The use of Null Hypothesis Significance Testing as a statistical tool for research methods in psychology became a center of debate because of the perceived errors, which was associated to the misuse of the method and erroneous conclusion in some of the published scholarly journals. Many scholarly journal publishers particularly those that are specialized in the field social psychology suggests to ban the use of NHST and the Basic and Applied Social Psychology (BASP) acted upon on this call. On the other hand, proponents of NHST argue that the problem is not with the technique, but with the researcher employing it. For this reason that the controversy involving the use of NHST is articulated in this discussion. The objective is to explore the controversies around NHST and illuminate the sides of the issue. For this discussion, several literatures will be examined to recover evidence about the controversial research method and articulate on the findings to illuminate the issues with NHST.
In 2015, BASP announced that its editors would no longer be accepting papers that employ NHST in its methodology pointing out the paper with P values (Woolston, 2015). The problem pointed out by BASP regarding papers with P values is that the method is being notoriously utilized by low-quality research. This assertion has created a heated debate between scholars because according to the BASP editors, the p < .05 mark is too easy to achieve even in low-quality research with weak data (Woolston, 2015).
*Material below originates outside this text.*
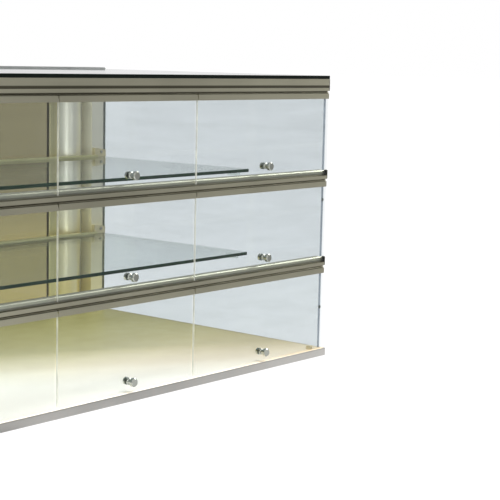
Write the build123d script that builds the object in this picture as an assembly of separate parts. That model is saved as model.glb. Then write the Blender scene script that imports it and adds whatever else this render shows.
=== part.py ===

For starters, the P values are widely being used in science research particularly in the field of sociology and psychology to test the null hypothesis and establish correlation between variables. Normally, if the P values came at less than .05, it can be interpreted as valid manifestation of a false null hypothesis (LeMire, 2010). However, this was perceived as a problem among scholarly journal publishers because the .05 threshold is sometimes slippery, which tends to vanish after replicating the research. From this issue that even the American Psychological Association (APA) asserted that the validity of NHST is questionable. Apparently, APA had not enforced a total ban on the use of P values, but rather settled on requiring an effect size estimate when reporting a P value (Gliner et al., 2002).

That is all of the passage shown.